A contract with a minor is void abinitio. [Mohori Bibee v. Dharmodas Ghose (1903)]

Payment can be made out of the property of a minor for the necessaries of life supplied to him. (Necessaries are those without which an individual cannot reasonably exist.)

A minor cannot ratify any contract made during his minority.

A minor may be admitted to the benefits of a partnership.

The minor’s contracts do not impose any liability on his parents even if the contract is for

A minor cannot be declared insolvent because he is incapable of contracting debts.

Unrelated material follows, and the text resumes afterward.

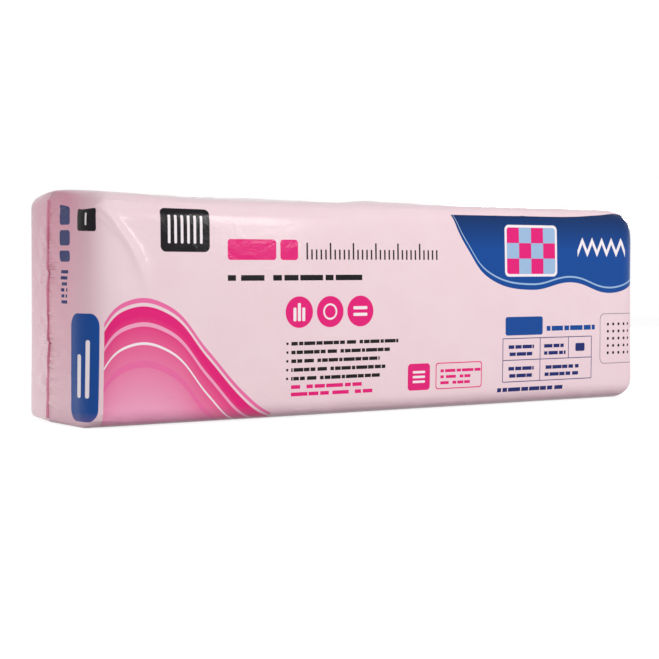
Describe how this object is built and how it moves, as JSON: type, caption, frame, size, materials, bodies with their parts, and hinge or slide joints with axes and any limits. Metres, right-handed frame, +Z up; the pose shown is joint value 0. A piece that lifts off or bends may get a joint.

If a minor takes the plea of minority in fulfilling contractual obligations, the court would
accept it and hold the contract unenforceable. However, it would restore the benefits to the
other party.

·      Mohori Bibi v. Dharmodas Ghose(1903)
Supreme Court held that unless the parties are competent to contract no agreement is a
contract and hence, is not enforceable by law.
         The plaintiff, Dharmodas Ghose, while he was a minor, mortgaged his property in favour of the defendant, Brahmo Dutt, (having been deceased, his wife Mohori Bibi represented him in the appeal) who was a moneylender to secure a loan of Rs. 20,000.  The actual amount of loan given was less than Rs. 20,000.  At the time of the transaction the attorney, who acted on behalf of the money lender, had the knowledge that the plaintiff is a minor. The plaintiff brought an action against the defendant stating that he was a minor when the mortgage was executed by him and, therefore, mortgage was void and inoperative and the same should be cancelled. The Defendant, amongst other points, contended that the plaintiff had fraudulently misrepresented his age and therefore no relief should be given to him, and that, if mortgage is cancelled as requested by the plaintiff, the plaintiff should be asked to repay the sum of Rs. 10,500 advanced to him.